◆ **SHORT PROBLEM**:
Where a line in the listing contains the string "points", copy that line out.

══════════════════════════════

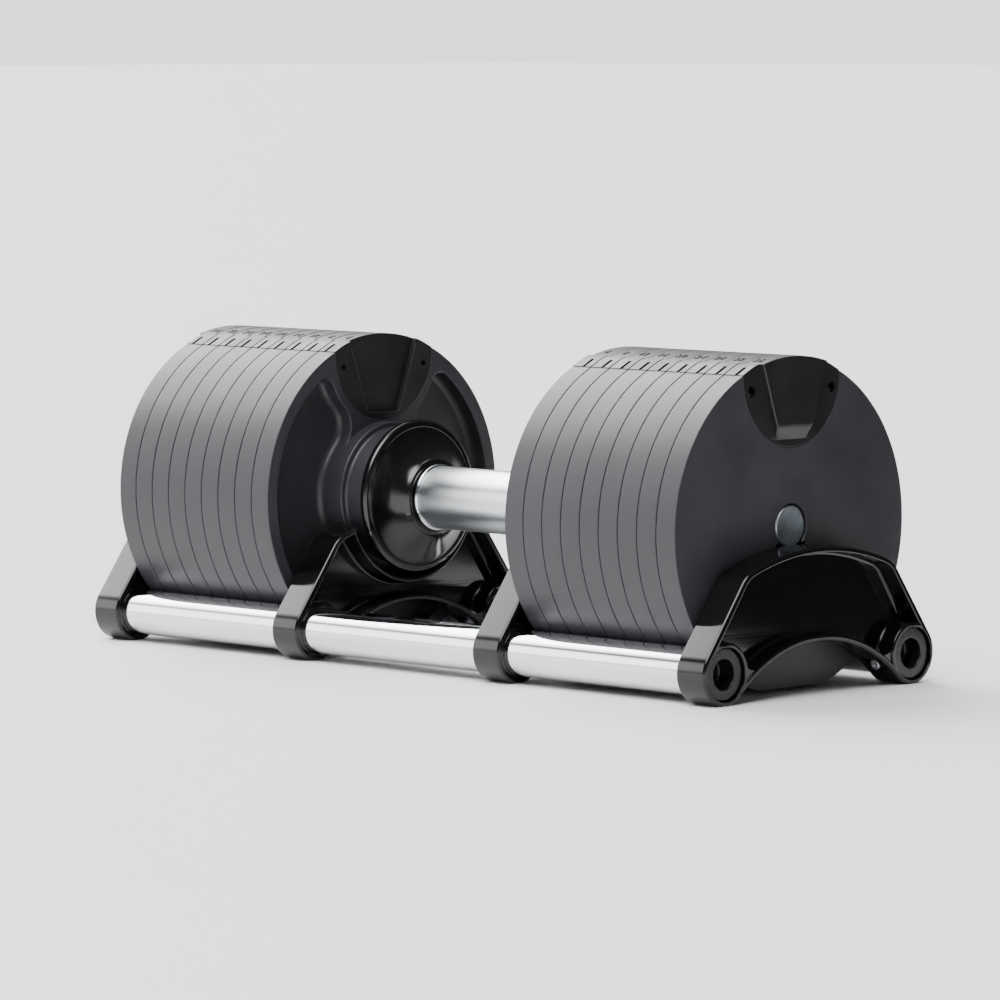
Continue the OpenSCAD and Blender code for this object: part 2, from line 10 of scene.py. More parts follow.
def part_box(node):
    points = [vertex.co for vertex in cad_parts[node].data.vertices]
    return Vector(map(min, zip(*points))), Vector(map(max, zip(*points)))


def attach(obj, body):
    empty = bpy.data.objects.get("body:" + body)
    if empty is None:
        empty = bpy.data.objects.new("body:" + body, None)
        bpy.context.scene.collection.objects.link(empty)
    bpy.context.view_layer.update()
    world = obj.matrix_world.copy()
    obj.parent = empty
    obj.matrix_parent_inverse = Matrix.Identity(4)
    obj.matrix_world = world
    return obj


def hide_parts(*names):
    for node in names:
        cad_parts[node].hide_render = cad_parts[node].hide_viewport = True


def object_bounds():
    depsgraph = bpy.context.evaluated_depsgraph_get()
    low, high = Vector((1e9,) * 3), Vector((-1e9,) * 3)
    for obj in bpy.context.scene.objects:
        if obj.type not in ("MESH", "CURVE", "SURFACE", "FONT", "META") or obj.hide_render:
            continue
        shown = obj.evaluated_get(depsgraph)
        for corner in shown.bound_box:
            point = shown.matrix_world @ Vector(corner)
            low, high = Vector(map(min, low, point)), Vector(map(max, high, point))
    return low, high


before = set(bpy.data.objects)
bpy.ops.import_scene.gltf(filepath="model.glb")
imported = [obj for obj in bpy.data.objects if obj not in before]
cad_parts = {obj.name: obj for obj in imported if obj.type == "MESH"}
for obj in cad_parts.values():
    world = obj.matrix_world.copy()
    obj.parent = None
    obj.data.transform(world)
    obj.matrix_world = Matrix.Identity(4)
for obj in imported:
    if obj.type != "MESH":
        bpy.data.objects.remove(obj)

══════════════════════════════

◆ **SOLUTION FOR THIS TASK**:
    points = [vertex.co for vertex in cad_parts[node].data.vertices]
    return Vector(map(min, zip(*points))), Vector(map(max, zip(*points)))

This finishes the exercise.